Content strategies: Storytelling with intent
Cogent content strategies have the power to shape perception. They have the power to change minds. And, as a result, they have the power to elevate brands in the minds of the consumers they serve – as well as those they don’t. Building a well-crafted content strategy involves first identifying what business goals or problems need to be addressed.
It also involves developing an understanding of what content – and what content types – are best suited to addressing these issues. This is where content strategy and content marketing overlap. While content strategy and content marketing are not inherently the same thing, they do have the potential to be the happy marriage of creativity and strategic thinking that produces results.
Content strategies are crafted from a variety of resources related to your designated audience: topic research, search listening, site analytics, social media review, keyword research, user interviews, and a great deal more. Properly harnessed, well-curated and well-crafted content is really a form of storytelling that purposefully engages users.
Why is this important? Because your users aren’t just data: they are readers, and viewers, and people.
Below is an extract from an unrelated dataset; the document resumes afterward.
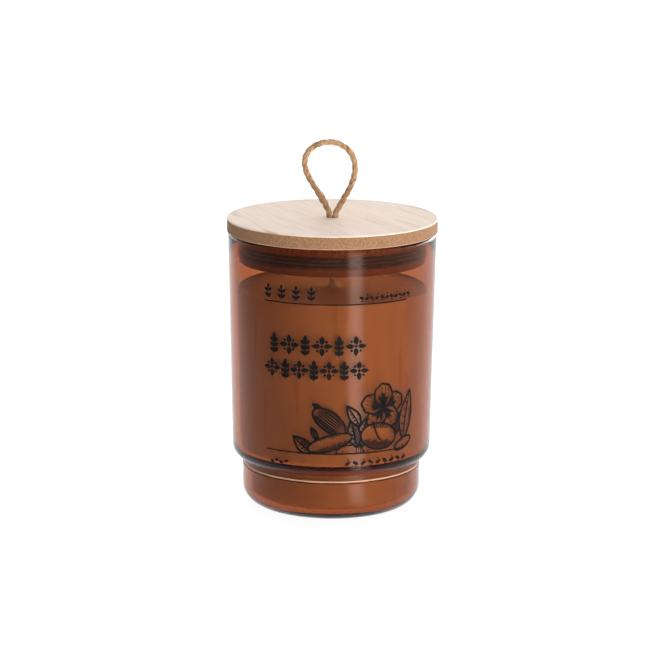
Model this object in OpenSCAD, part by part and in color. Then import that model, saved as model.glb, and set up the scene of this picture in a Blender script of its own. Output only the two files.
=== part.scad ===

They have interests and questions, and if they are willing to engage, your brand’s content should answer them.
Websites, social media channels and other digital outlets that emphasize the quantity of content risk being perceived as “content factories” that are only there for quick clicks and views. Once readers realize their headlines are grabby, the info is thin, and the copy is bombarded with bad links or poor writing, they quickly turn elsewhere. However, in this regard, brands would be well advised to consider themselves content publishers. And just like traditional publishers, they need to be committed to their audience. The best way to do this is to focus on providing rich, thought-provoking material that delivers quality, detailed answers to their readers.
Search engines are smart enough to comb webpages for sensical, informative content over stuffed keywords. Publishing reputable content that brings users back and keeps them on your site not only creates a positive experience, but is a key building block in developing a sustainable and enduring relationship with your fans and followers.
In fact, the benefits of content strategy go beyond ROI for time spent on a site or views amassed. Over time, it can grow brand awareness, build a returning audience, strengthen industry authority, improve SEO & web presence, lead to eventual conversions or sales, gather customer data, and involve users with interesting work.
The best content is authentic content
There are plenty of stats, trends and opinions to be mindful of when it comes to publishing web content, but ultimately whatever you publish should be authentic to your brand values. It should advance tangible and clearly articulated business goals. Solid content strategy is the mechanism for ensuring that your content is carefully crafted to do just this.